In the 3,300 years since, we have undergone many more centuries of galut, as we came under the hegemony of Babylonians and Persians, Greeks and Romans, Christians and Communists. We are still in galut today. We may be free, on the whole, of the persecutions and hardships we experienced in earlier generations, but the Jew is still a stranger in the world, still deprived of the environment that nurtures his soul and feeds his aspirations. And galut in all its guises, our sages tell us, is the outgrowth of our first galut in Egypt.
Rabbi Schneur Zalman of Liadi explains that galut was born out of a succession of dreams because galut is the ultimate dream. A dream is perception without the discipline of reason. Here are all the stimuli and experiences we know from real life: sights and sounds, thoughts and action, exhilaration and dread. Indeed, everything in a dream is borrowed from our waking lives. But everything is topsy-turvy, defying all norms of logic and credulity. In a dream, a tragedy might be a cause for celebration, a parent might be younger than his child, a cow may jump over the moon.

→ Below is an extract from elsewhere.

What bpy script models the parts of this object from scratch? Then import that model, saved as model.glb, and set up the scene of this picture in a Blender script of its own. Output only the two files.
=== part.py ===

Galut is a dream: a terrible, irrational fantasy embracing the globe and spanning millennia. A dream in which crime pays, the good die young, and G-d's chosen people are slaughtered with impunity. A dream in which what is right and true is seldom "realistic," and nonentities such as "ignorance," "death" and "evil" are potent forces in our lives.
The surreality of galut pervades our spiritual lives as well. Only in galut can a person arise in the morning, purify himself in a mikvah, pray with ecstasy and devotion, study a chapter of Torah, and then proceed to the office for a business day of connivance and deceit. "Hypocrisy" is not an adequate description of this phenomenon--in many cases, his prayer is sincere, and his love and awe of G-d quite real. But he inhabits the dream-world of galut, where antitheses coexist and inconsistencies are the norm.
In the real world, such absurdities were impossible. When the Holy Temple stood in Jerusalem and bathed the world in Divine daylight, no man with a residue of spiritual impurity (tumah) could approach G-d until he had undergone a process of purification. That G-d is the source of life and that sin (i.e., disconnection from the Divine) is synonymous with death was no mere conceptual truth, but a fact of life. In the real world that was, and to which we will awake when the dream of galut will evaporate, the spiritual laws of reality are as apparent and as immutable as--indeed more apparent and immutable than--the physical laws of nature.
However, says the Lubavitcher Rebbe, there is also a positive side to our present-day hallucinatory existence. In the real world, a true relationship with G-d can come only in the context of a life consistently faithful to Him; in the dreamworld of galut, the imperfect individual can experience the Divine. In the real world, only the impeccable soul can enter into the Sanctuary of G-d; in the dreamworld of galut, G-d "resides amongst them, in the midst of their impurity."
We daily await the Divine dawn that will dispel the cosmic fantasy which, for much of our history, has crippled us physically and spiritually. But in the moments remaining to the dream of galut, let us avail ourselves of the unique opportunity to be "hypocritical" and "inconsistent" in the positive sense: by overreaching our spiritual capacity, by being and doing more than we are able by any rational measure of our merit and potential.